It is a major theme in the world of Russian rail freight: the Eastern Polygon. It includes the Baikal-Amur Mainline and the Trans-Siberian line, vital railways for logistics to and from China and the far eastern ports. Russia has been vocal about its big modernisation plans, but has quieted down as its ambitions suddenly seem a long way off.
Trillions of rubles in investments and a multiyear plan were supposed to greatly expand the throughput capacity of the Eastern Polygon railways. The initial aim was to reach 255 million tonnes by 2032 after a couple of stages of development. Increased capacity should help facilitate bigger trade volumes with China and through the Pacific.
Earlier this month, Russian Prime Minister Mikhail Mishustin announced that the Eastern Polygon would reach a capacity of 270 million tonnes by 2032. That is a higher target than the initial roadmap for the far east railways, and an outlier when looking at the general mood surrounding the modernisations.
Such big and ambitious announcements used to be relatively commonplace, but reports of additional investments and progress on the modernisation works have essentially disappeared in 2025.
The question of money
The reality on the ground is that those capacity targets have become increasingly unrealistic. That has to do with serious financing problems at Russian Railways (RZD), which has an annual investment programme for railway constructions like these.
Because of the high interest rate, government-imposed borrowing restrictions and sanctions, RZD can hardly attract enough funds to execute the modernisation plans. In 2024, the company planned to spend around 1,300 billion rubles (14.2 billion euros) on infrastructure investments, but the real figure reached only 730 billion rubles (8 billion euros).
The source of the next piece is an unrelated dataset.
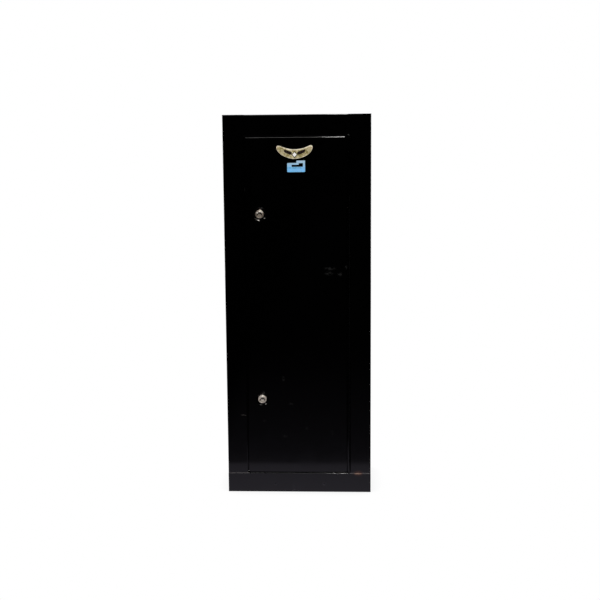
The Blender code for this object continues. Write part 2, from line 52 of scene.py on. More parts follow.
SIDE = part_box("right_side_panel")[1].x  # the outside of the right panel
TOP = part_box("top_panel")[1].z
DOOR_LOW, DOOR_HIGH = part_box("door_skin")
REVEAL = 0.003  # the gap round the door
SILL_TOP = DOOR_LOW.z - REVEAL - 0.001  # the sill plate's upper edge
MM = 0.001
LOCKS = ("upper_lock", "lower_lock")
FOLD_DEGREES = 32  # a CAD edge that turns by more than this stays sharp
SHARP_DEGREES = 35  # the same for an edge of a piece made here
WELD_REACH = 0.002 * MM


def lock_centre(lock):
    """Where the lock's axis meets the plane of the door's face."""
    middle = JOINTS[lock + "_turn"]["pos_m"]
    return Vector((middle[0], FRONT, middle[2]))


HEAD_DEPTH = 40  # how deep a spot on a lock's head reaches, in mm
COLLAR_DEPTH = 30


def lock_spot(lock, right, up, width, height, edge, depth=HEAD_DEPTH):
    """A spot for Finish.spot on a lock: its place from the lock's axis and its radii, in mm."""
    centre = lock_centre(lock) + Vector((right, 0, up)) * MM
    return (centre, (width * MM, depth * MM, height * MM), edge)


# Helpers for materials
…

In 2025, RZD intended to spend 400 billion rubles on construction work, from a total budget of 890 billion rubles. The construction budget has already been reduced to just over 300 billion rubles (3.3 billion euros), which were used up by the summer.
Delays
The start of some Eastern Polygon projects, initially planned for early 2024, had been postponed to early 2025. However, as a consequence of the financial problems, RZD is having to delay the modernisation roadmap even further. “This is truly a problem, because we were doing the design work, and we were supposed to begin the first work at the beginning of this year. Now it’s being delayed by at least a year. But realistically, we see a delay of probably two years”, said deputy general director of RZD, Andrey Makarov, in June.
Beyond the far east, the INSTC is facing investment cuts of 77% (down to 9 billion rubles, 100 million euros) and the northwest of Russia is seeing a fourfold decrease to 4 billion rubles (44 million euros).
The official modernisation schedule remains as ambitious as it was before. In order to meet the Eastern Polygon deadlines, the Russian state development corporation VEB and various banks chipped in with a trillion rubles last summer. Whether or not that will be enough remains to be seen, but local experts are cautious. They told Russian publication Kommersant that RZD plans to recoup its investment through increased freight traffic. However, volumes have been on the decline, and RZD does not make enough money by transporting its least-favourite but highly available commodity: coal.